--- begin ---

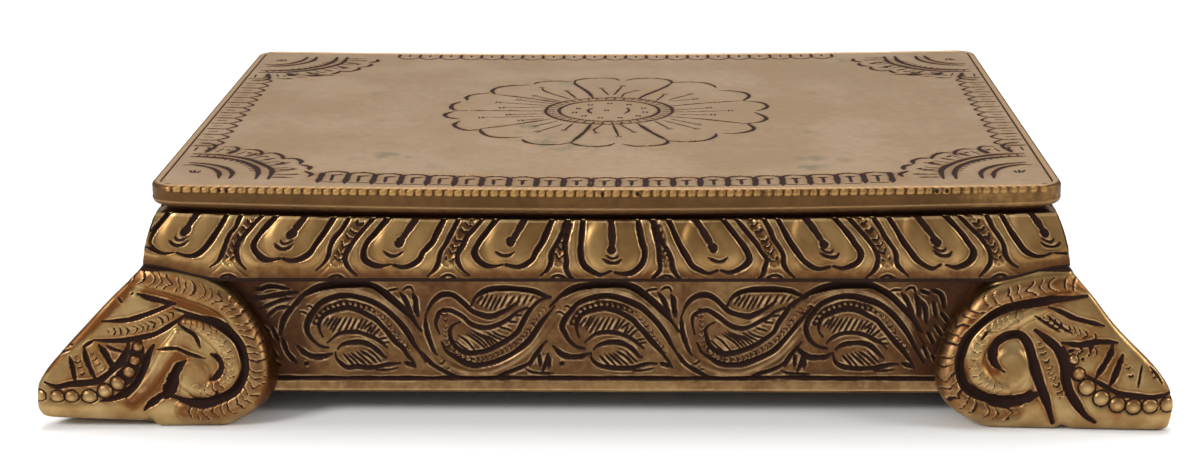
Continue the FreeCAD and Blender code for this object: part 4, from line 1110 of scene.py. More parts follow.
FALLING_STEM = ((8, 76), (15, 88), (25, 97), (38, 103), (52, 106), (68, 106), (84, 102), (99, 95),
                (113, 86), (125, 75), (135, 63), (144, 51), (152, 41))
FALLING_BEADS = ((17, 46), (24, 37), (26, 72), (34, 81), (43, 88), (54, 91), (66, 90.5), (77, 87.5),
                 (88, 82), (99, 76), (109, 69), (117, 60.5), (124, 51), (131, 41), (139, 33))


# Leaves beyond the first and the last bend, on the same paper
START_FILLER = (
    line(5.0, -50, 25, -24, 20, 1, 16.5), line(4.0, -42, 35, -20, 27, -6, 24),
    line(3.6, -37, 46, -24, 36, -10, 33), line(4.0, -50, 16, -31, 10.6, -9.5, 12.5),
    line(5.6, -22, 66, -17, 49, -6, 35, 8, 22), line(4.0, -26, 72, -31, 57),
    line(3.6, -44, 55, -36, 62), line(3.2, -48, 66, -38, 72), line(4.6, -20, 70, -14, 86, -4, 98),
    line(3.2, -34, 82, -26, 92), line(3.2, -36, 94, -24, 101),
)
FINISH_FILLER = (
    line(4.6, 155, 13, 166, 19, 171, 34), line(5.0, 138, 22, 147, 33, 150, 52),
    line(4.0, 158, 26, 162, 45), line(4.0, 152, 62, 160, 76), line(3.6, 160, 54, 170, 66),
    line(4.0, 166, 40, 176, 50), line(3.4, 148, 78, 154, 92), line(3.6, 142, 14, 152, 18),
    line(3.2, 158, 88, 164, 98),
)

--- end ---

- [Required task]:
All of the data shown above must be copied exactly.

- [Expected answer]:
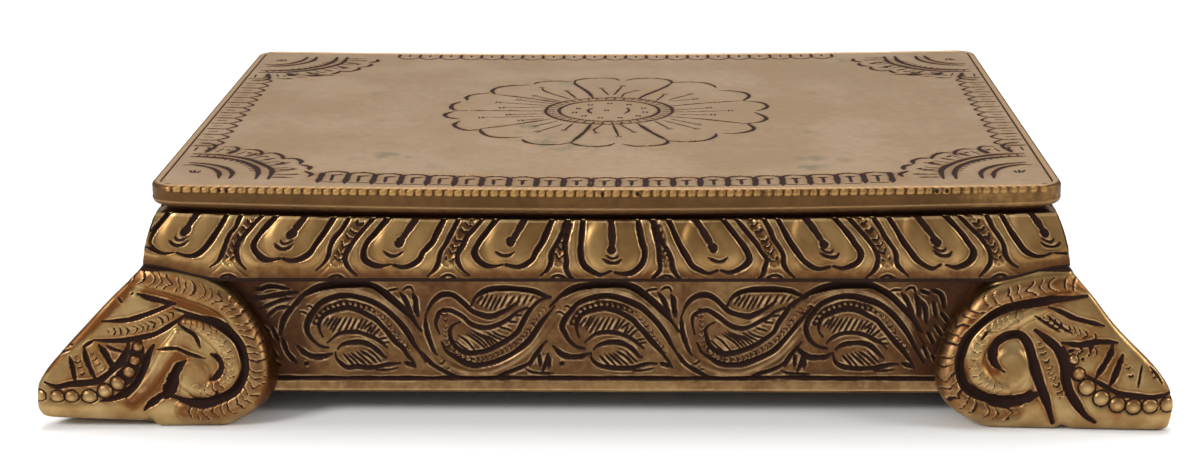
Continue the FreeCAD and Blender code for this object: part 4, from line 1110 of scene.py. More parts follow.
FALLING_STEM = ((8, 76), (15, 88), (25, 97), (38, 103), (52, 106), (68, 106), (84, 102), (99, 95),
                (113, 86), (125, 75), (135, 63), (144, 51), (152, 41))
FALLING_BEADS = ((17, 46), (24, 37), (26, 72), (34, 81), (43, 88), (54, 91), (66, 90.5), (77, 87.5),
                 (88, 82), (99, 76), (109, 69), (117, 60.5), (124, 51), (131, 41), (139, 33))


# Leaves beyond the first and the last bend, on the same paper
START_FILLER = (
    line(5.0, -50, 25, -24, 20, 1, 16.5), line(4.0, -42, 35, -20, 27, -6, 24),
    line(3.6, -37, 46, -24, 36, -10, 33), line(4.0, -50, 16, -31, 10.6, -9.5, 12.5),
    line(5.6, -22, 66, -17, 49, -6, 35, 8, 22), line(4.0, -26, 72, -31, 57),
    line(3.6, -44, 55, -36, 62), line(3.2, -48, 66, -38, 72), line(4.6, -20, 70, -14, 86, -4, 98),
    line(3.2, -34, 82, -26, 92), line(3.2, -36, 94, -24, 101),
)
FINISH_FILLER = (
    line(4.6, 155, 13, 166, 19, 171, 34), line(5.0, 138, 22, 147, 33, 150, 52),
    line(4.0, 158, 26, 162, 45), line(4.0, 152, 62, 160, 76), line(3.6, 160, 54, 170, 66),
    line(4.0, 166, 40, 176, 50), line(3.4, 148, 78, 154, 92), line(3.6, 142, 14, 152, 18),
    line(3.2, 158, 88, 164, 98),
)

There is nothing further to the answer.